The program's ability to print to printers using a game paddle port as a serial interface is an undocumented feature. Apple did not publicize the information due to the risk of damage to the computer or printer, but Lutus described how to build the serial cable in a letter to BYTE.

===Apple Writer 1.1===
After Apple Writer became very popular, Lutus signed a new contract with royalties because, he said, "no one at Apple was able to make the improvements that were needed for the next version". He reportedly began receiving more royalties daily than the $7500 one-time fee Apple paid for the first version. Released in 1980, Apple Writer 1.1 supports Apple DOS 3.3's newer 16-sector format. It also features a spell checker known as Goodspell and some minor bug fixes.

===Apple Writer II===
Apple Writer II was released in 1981 and, like its predecessor, runs on DOS 3.3 on an Apple II Plus.
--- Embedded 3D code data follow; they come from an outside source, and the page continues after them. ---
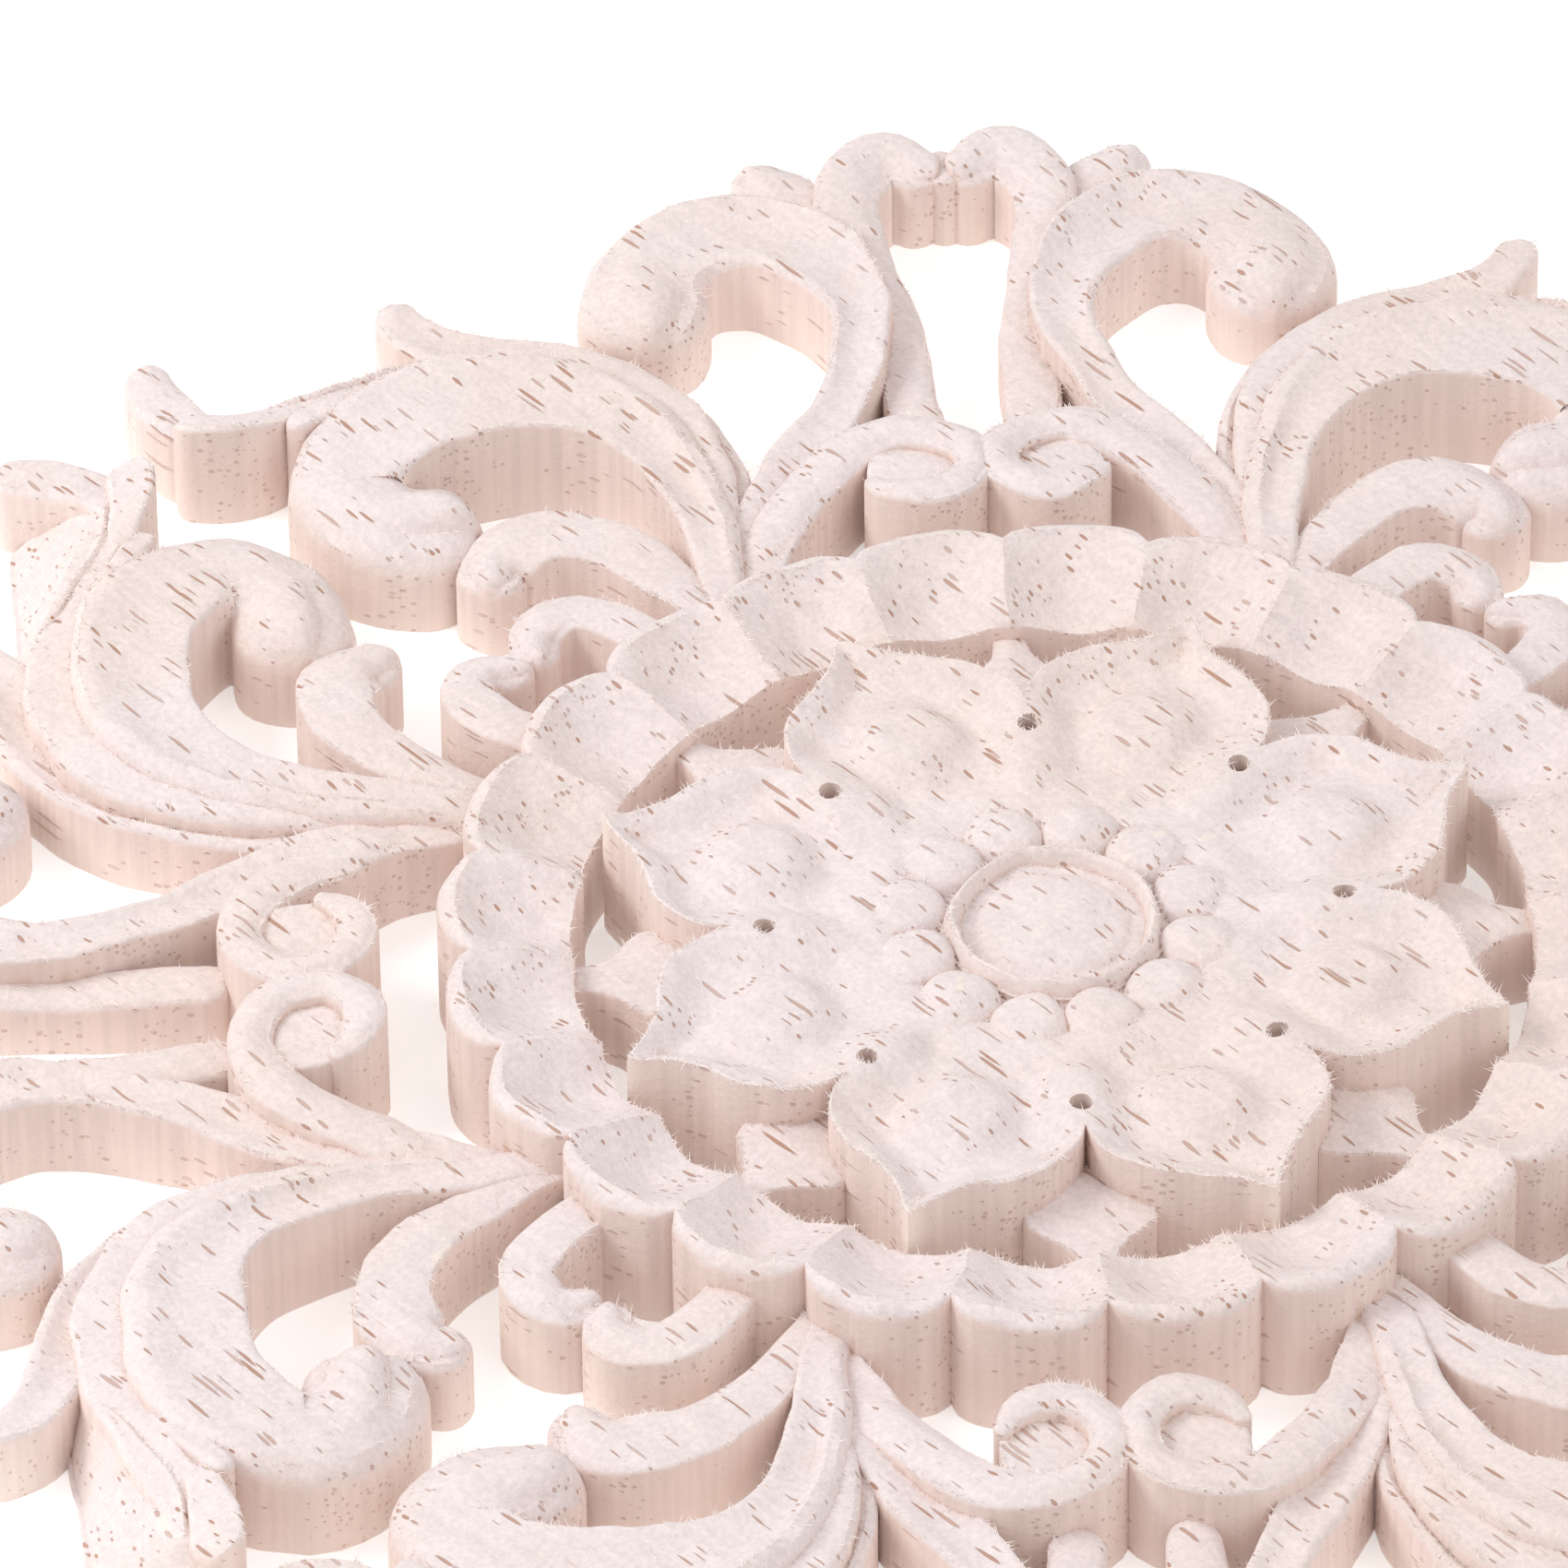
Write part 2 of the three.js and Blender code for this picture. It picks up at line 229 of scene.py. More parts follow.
@dataclass(frozen=True)
class Section:
    """The shape of a strand across its width, from its left edge (-1) to its right edge (1)."""

    left_round: float = 0.018
    right_round: float = 0.018
    most_round: float = 0.6
    spread: int = 9
    crowding: float = 1.4
    arc: tuple[float, ...] = (0.35, 0.7, 1.0)
    bulge: float = 0.9
    dish: float = 1.5

    def across(self) -> Array:
        """Places across the top: sines of even steps, which crowd near the edges."""
        turn = np.linspace(-1, 1, self.spread) * self.crowding
        return np.sin(turn) / math.sin(self.crowding)

    def crown(self, s: Array, rise: Array) -> Array:
        """A full round where the middle rises, and a dish between flat rims where it sinks."""
        inside = np.maximum(1 - s**2, 0)
        return rise * np.where(rise > 0, inside**self.bulge, inside**self.dish)


@dataclass(frozen=True)
class Strand:
    """A carved strand: a line in plan with a width, a height, a lean and a crown along it.

    Each row of points is x, y, half width, height of the edges over the back, how far the outer
    edge lies lower than the inner one, and how far the middle stands over the edges (or under
    them where it is negative). All are in drawing units.
    """

    points: tuple[tuple[float, ...], ...]
    first: End = End.OPEN
    last: End = End.ROUND
    pitch: float = 0.048
    fewest: int = 6
    probe: float = 1e-3
    section: Section = Section()
    soft_end: float = 0.0
    nose_rows: int = 8
    nose_from: float = 0.12
    nose_to: float = 0.985
    least_round: float = 0.1

    def stations(self) -> Array:
        """Rows along the strand: the columns of the points, the heading and both edges' rounds.

        The heading is the direction between two places a little before and after each row, and
        the rounds grow by the soft end over the last third.

        Returns:
            The rows, from the first end to the last.
        """
        points = np.array(self.points)
        length = np.linalg.norm(np.diff(points[:, :2], axis=0), axis=1).sum()
        t = np.linspace(0.0, 1.0, max(int(length / self.pitch), self.fewest))
        rows = spline(points, t)
        before, after = (np.clip(t + step, 0, 1) for step in (-self.probe, self.probe))
        heading = unit((spline(points, after) - spline(points, before))[:, :2])
        soft = self.soft_end * smooth(3 * t - 2)
        rounds = np.stack([self.section.left_round + soft, self.section.right_round + soft], axis=1)
        widest = self.section.most_round * np.maximum(rows[:, [HALF]], THINNEST)
        rows = np.concatenate([rows, heading, np.minimum(rounds, widest)], axis=1)
        if self.last is End.ROUND:
            rows = np.concatenate([rows, self.nose(rows[-1], 1.0)])
        if self.first is End.ROUND:
            rows = np.concatenate([self.nose(rows[0], -1.0)[::-1], rows])
        return rows

    def nose(self, row: Array, side: float) -> Array:
        """Rows on a half circle past an end, whose top drops by a quarter round at the tip.

        Args:
            row: The strand's row at that end.
            side: 1 to go on along the heading, -1 to go against it.

        Returns:
            The rows, from the strand outwards.
        """
        share = np.sin(np.linspace(self.nose_from, self.nose_to, self.nose_rows) * math.pi / 2)
        rows = np.repeat(row[None], len(share), axis=0)
        rows[:, :2] += side * row[HEADING] * (share * row[HALF])[:, None]
        rows[:, [HALF, CROWN]] *= np.sqrt(1 - share**2)[:, None]
        edge = row[ROUNDS].max()
        depth = np.maximum((share - 1) * row[HALF] + edge, 0) / edge
        left = np.sqrt(np.maximum(1 - depth**2, self.least_round**2))
        rows[:, HEIGHT] -= edge * (1 - left)
        rows[:, ROUNDS] *= left[:, None]
        return rows

    def shell(self) -> Shell:
        """The strand's closed mesh.

        Across the top the height is the edge height plus the section's crown, less a quarter
        round at both edges.

        Returns:
            The mesh, whose walls go down past the back.
        """
        x, y, half, height, lean, crown, dx, dy, left, right = self.stations().T[:, :, None]
        half = np.maximum(half, THINNEST)
        left, right = (np.minimum(edge, self.section.most_round * half) for edge in (left, right))
        s = self.section.across()[None, :]
        edge = height - lean * (1 + s) / 2
        top = edge + self.section.crown(s, crown)
        arc = np.array(self.section.arc)[None] * math.pi / 2
        fall, reach = 1 - np.cos(arc), np.sin(arc)
        feet = np.full((len(x), 1), -SKIRT)
        across = [
            -half,
            -(half - left + left * reach)[:, ::-1],
            s * (half - np.where(s < 0, left, right)),
            half - right + right * reach,
            half,
        ]
        level = [feet, (edge[:, :1] - left * fall)[:, ::-1], top, edge[:, -1:] - right * fall, feet]
        across = np.concatenate(across, axis=1)
        # The place across runs to the right of the heading, which is the outer side of a leaf.
        place = [x + dy * across, y - dx * across, np.concatenate(level, axis=1)]
        return loft(np.stack(place, axis=-1))


@dataclass(frozen=True)
class Polar:
    """A turned solid whose radii and heights change round the axis."""

    turns: int

    def shell(self) -> Shell:
        """The closed mesh: a profile of radius and height for each angle, joined all round.

        Returns:
            The mesh, with a cap at each pole where the profile is on the axis.
        """
        angles = np.arange(self.turns) * 2 * math.pi / self.turns
        radius, height = self.profile(angles)
        x = radius * np.cos(angles)[:, None]
        y = radius * np.sin(angles)[:, None]
        points = np.stack([x, y, height], axis=-1)
        index = np.arange(radius.size).reshape(radius.shape)
        around = np.roll(index, -1, axis=0)
        if self.on_axis():
            quads = np.stack([index[:, :-1], index[:, 1:], around[:, 1:], around[:, :-1]], axis=-1)
            poles = [index[:, 0], index[::-1, -1]]
            return Shell(points.reshape(-1, 3), quads.reshape(-1, 4), poles)
        quads = np.stack([index, np.roll(index, -1, 1), np.roll(around, -1, 1), around], axis=-1)
        return Shell(points.reshape(-1, 3), quads.reshape(-1, 4))

    def on_axis(self) -> bool:
        """Whether the profile starts and ends near the axis and a cap closes each pole."""
        return False

    def profile(self, angles: Array) -> tuple[Array, Array]:
        """Radius and height of each point of the profile.

        Args:
            angles: Where round the axis the profile is read.

        Returns:
            The radii and the heights, both with one row per angle.
        """
        raise NotImplementedError


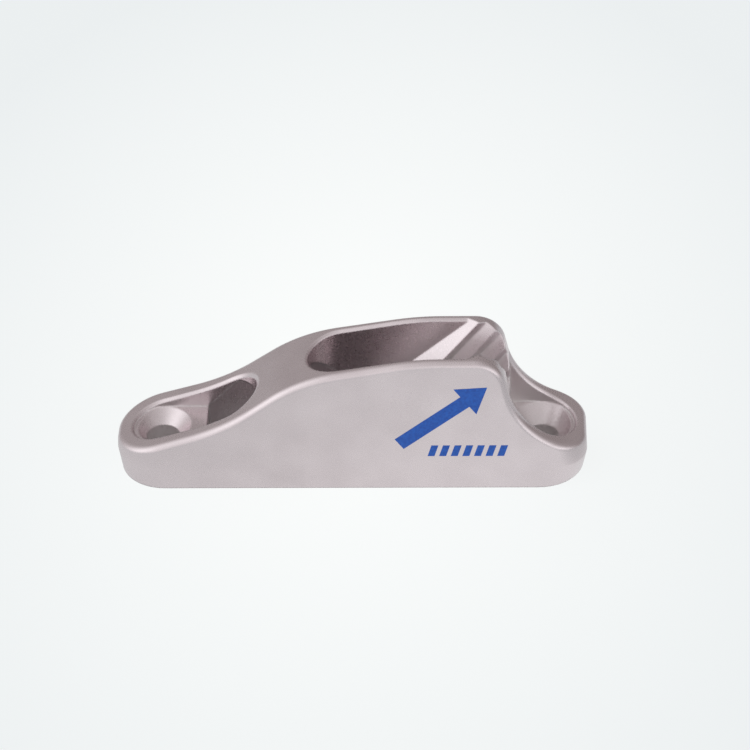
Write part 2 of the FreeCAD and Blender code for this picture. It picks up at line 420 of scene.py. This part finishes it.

Unlike the original, Apple Writer II can display both upper and lower case characters and, with a Sup'R'Terminal card in slot 3, supports both 40- and 80-column text. It also wraps text too long to appear on the current line rather than breaking it mid-word, and includes a glossary and the Word Processing Language (WPL), a macro-like resource that allows certain tasks to be automated. Apple Writer II files save as standard text files rather than binary files.

===Apple Writer ///===
This program was released in 1982 for the Apple ///, and uses that computer's enhanced capabilities.

===Apple Writer IIe===
Released in 1983, Apple Writer IIe supports the Apple IIe's 80-column display and full keyboard, and has the ability to create larger files, print files to disk, and directly connect the computer keyboard to a printer for typewriter-like operation.

===Apple Writer 2.0===
Apple Writer 2.0 was released in September 1984 and is the first version of the series to run under ProDOS. It allows users to set screen margins and to connect the computer's keyboard to a modem as a rudimentary terminal program.

===Apple Writer 2.1===
Published in late 1985, this version corrects a problem with parallel printer cards present in 2.0 and changes printed characters from low-ASCII to high-ASCII, correcting an issue with certain interface cards and printers.

===Freeware===
Following the success of AppleWorks, Apple discontinued the Apple Writer series. Lutus agreed in 1992 to make his program available on a freeware basis; it can be copied freely and given away, but cannot be sold for a profit.

==Interface==
Apple Writer uses inline commands, so formatting does not appear on-screen; it appears when the document is printed. Paragraph formatting is specified with dot-commands, each of which requires its own line. For example:

 .ff form feed (new page)
 .lmXX set left margin to XX characters
 .rmYY set right margin to YY characters
 .cj center justification
 .fj full justification
Character formatting is specified with escape-commands, which varies depending on the printer. Common commands include Esc-X to begin underlining, and Esc-Y to end underlining.

==Reception==
Apple Writer was very successful, with sales by Apple Computer of $1.5 million in the 16 months through May 1982. Lutus's royalties reached "six figures" in 1981 and were estimated to reach $250,000 in 1982. II Computing listed Apple Writer third on the magazine's list of top Apple II software as of late 1985, based on sales and market-share data.

David Thornburg of Compute! wrote in 1980 "I have looked at other text editors for the Apple, some of which were overloaded with features. Given the hardware limitations of the Apple II, I feel that Apple Writer is a very useful document creation tool", and stated that he wrote the review with Apple Writer.